I think he has elevated his game to the levels where he’s absolutely going to get drafted and is a firm day 2 prospect now – Let’s remember that the grade above isn’t final as there are still plenty of games left in the season for him to impress. There will also be the Senior Bowl, which he is nailed on to be invited to, as well as the Scouting Combine too.
I think that this year with there being no slam dunk QB to select at the top of the draft, the NFL is likely to draft for upside and hope that the one they pick is able to be developed by their coaches.
Kenny Pickett doesn’t fit this billing. There are more talented guys ahead of him in that regard. Players who are more physically gifted, players whose body of work throughout college is more impressive and players who have just been in NFL GM’s eyeline for much longer.

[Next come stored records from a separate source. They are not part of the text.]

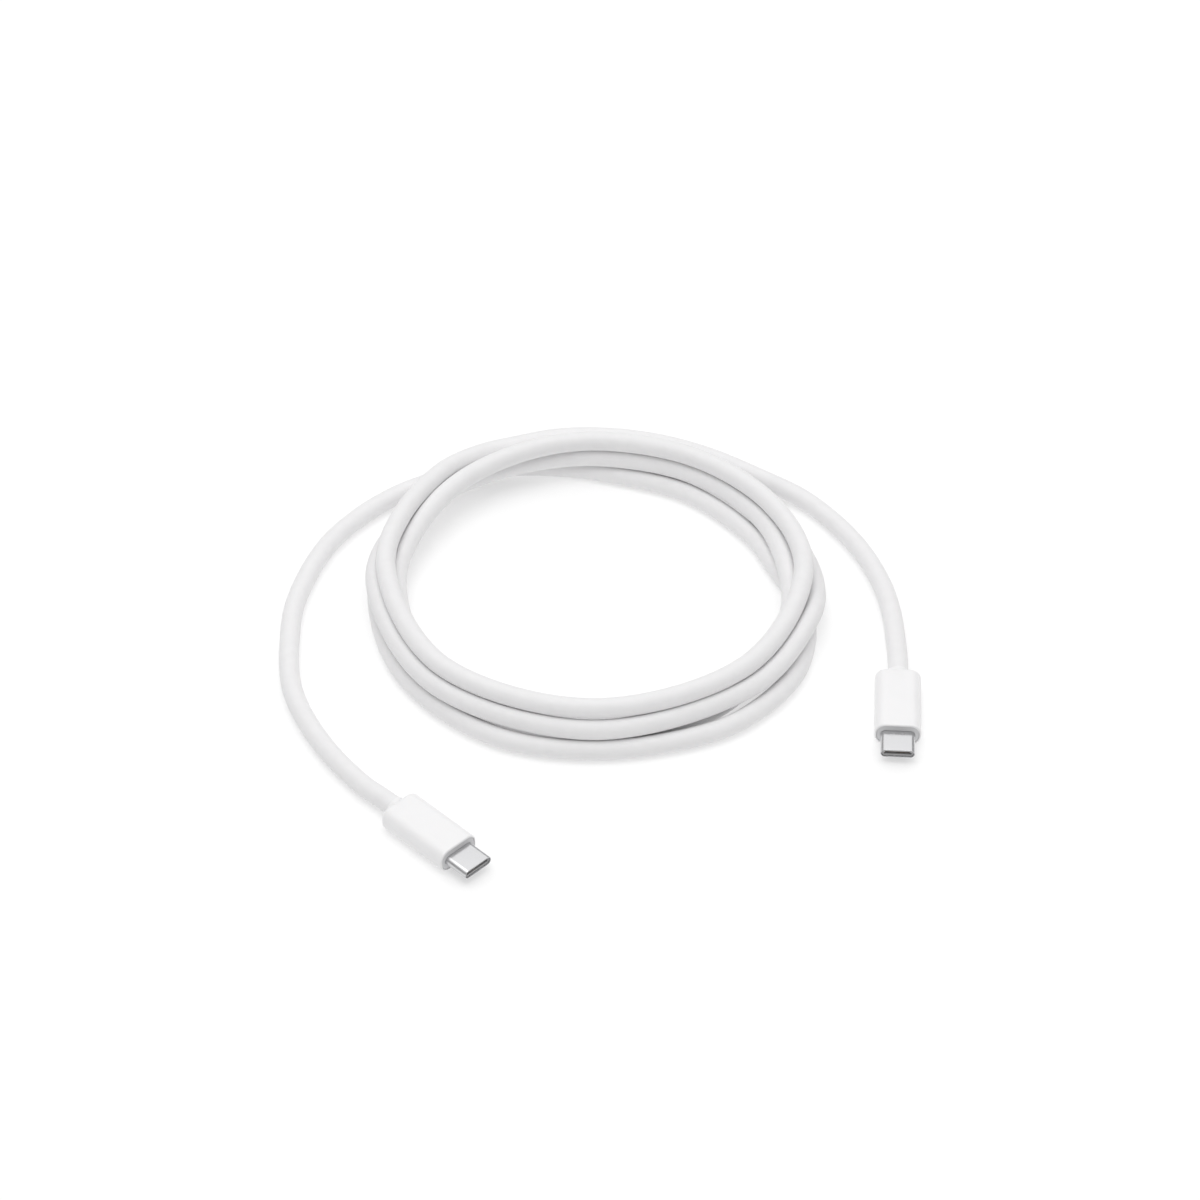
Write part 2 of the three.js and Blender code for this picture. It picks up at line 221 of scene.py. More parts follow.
@dataclass(frozen=True)
class Moulded(Finish):
    """Injection-moulded plastic with a faint spark-eroded grain and a soft cloudiness under the skin.

    Args:
        roughness: the middle of the roughness range.
        grain: the depth of the grain, in metres.
        glow: how much light enters the plastic and comes out beside where it fell.
    """

    # Waves per metre of the cloudiness, the polish and the grain.
    CLOUDS, SMEARS, PITS = 160, 900, 9000

    roughness: float = 0.35
    grain: float = 2e-6
    glow: float = 0.0

    def dress(self, graph: Graph) -> None:
        """Cloudy tint, uneven polish and grain."""
        cloud = graph.noise(graph.place(), self.CLOUDS, 2)
        polish = graph.noise(graph.place(), self.SMEARS, 4)
        grain = graph.noise(graph.place(), self.PITS, 2)
        graph.tint(graph.spread(cloud, 0, 1), self.colour, self.shade(0.985))
        graph.join(
            graph.spread(polish, self.roughness - 0.04, self.roughness + 0.04),
            graph.shader.inputs["Roughness"],
        )
        graph.bump([(grain, self.grain)])
        graph.set(IOR=1.49)
        if self.glow > 0:
            graph.set(
                Subsurface_Weight=self.glow,
                Subsurface_Radius=(1, 0.95, 0.9),
                Subsurface_Scale=0.6 * MM,
            )


@dataclass(frozen=True)
class Jacket(Finish):
    """The cord's soft extruded jacket: matte, with draw lines along it and a powdery bloom.

    Args:
        roughness: the middle of the roughness range.
        lines: how many draw lines lie round the cord.
        line_depth: the depth of the draw lines, in metres.
        grain: the depth of the grain, in metres.
    """

    # Waves per metre of the bloom, the grain and, along the cord, the draw lines.
    BLOOM, PITS, DRAWN = 420, 7000, 14

    roughness: float = 0.55
    lines: int = 90
    line_depth: float = 3e-6
    grain: float = 5e-6

    def dress(self, graph: Graph) -> None:
        """Draw lines from the cord's own UV map, and a bloom on Object coordinates."""
        uv = graph.add("ShaderNodeUVMap", uv_map=Cord.UV_NAME)
        along = graph.add("ShaderNodeMapping", vector_type="POINT")
        along.inputs["Scale"].default_value = (self.DRAWN, self.lines, 1)
        graph.join(uv.outputs["UV"], along.inputs["Vector"])
        lines = graph.noise(along.outputs["Vector"], 1, 2)
        bloom = graph.noise(graph.place(), self.BLOOM, 3)
        grain = graph.noise(graph.place(), self.PITS, 2)
        graph.tint(graph.spread(bloom, 0, 1), self.colour, self.shade(0.975))
        graph.join(
            graph.spread(bloom, self.roughness - 0.05, self.roughness + 0.07),
            graph.shader.inputs["Roughness"],
        )
        graph.bump([(lines, self.line_depth), (grain, self.grain)])
        graph.set(
            IOR=1.45,
            Subsurface_Weight=0.12,
            Subsurface_Radius=(1, 0.96, 0.92),
            Subsurface_Scale=0.5 * MM,
            Sheen_Weight=0.08,
            Sheen_Roughness=0.5,
        )


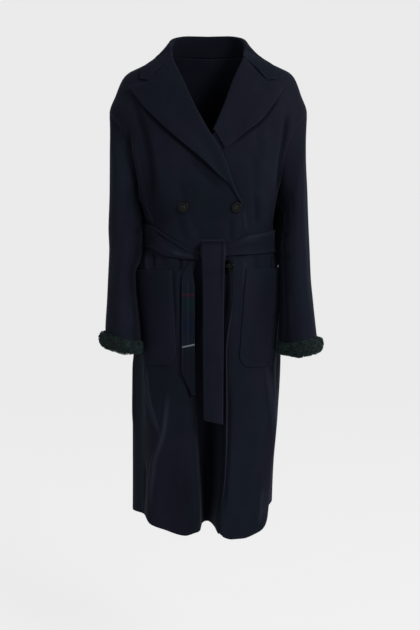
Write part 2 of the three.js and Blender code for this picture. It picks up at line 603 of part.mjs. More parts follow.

Pickett just doesn’t have the physical attributes to take his stock to that next level, as well as a couple of potential red flags in the form of hand size and age. As mentioned, he’s improved in many areas of his play, he’s a competitor, he’s got some intangibles that coaches will like and it has finally clicked for him at the college level, so there should be more to unlock in the pros.
However, I don’t think he’s ready to start at the next level and I am not sure if the ceiling is high enough to warrant paying the price of a first round draft pick. This isn’t to say he can never be a starter but I just don’t see that ceiling right now and I don’t think he’s close enough to the next level, having only just elevated himself this year, for coaches to throw him in and hope he swims.
I do think the clamour partly comes from the fact there’s a void for top tier talent that we haven’t really had since 2013 and if this were a normal year with some very good to elite prospects in the class, Pickett would be everyone’s favourite sleeper, rather than a potential saviour and he should be graded and thought of accordingly.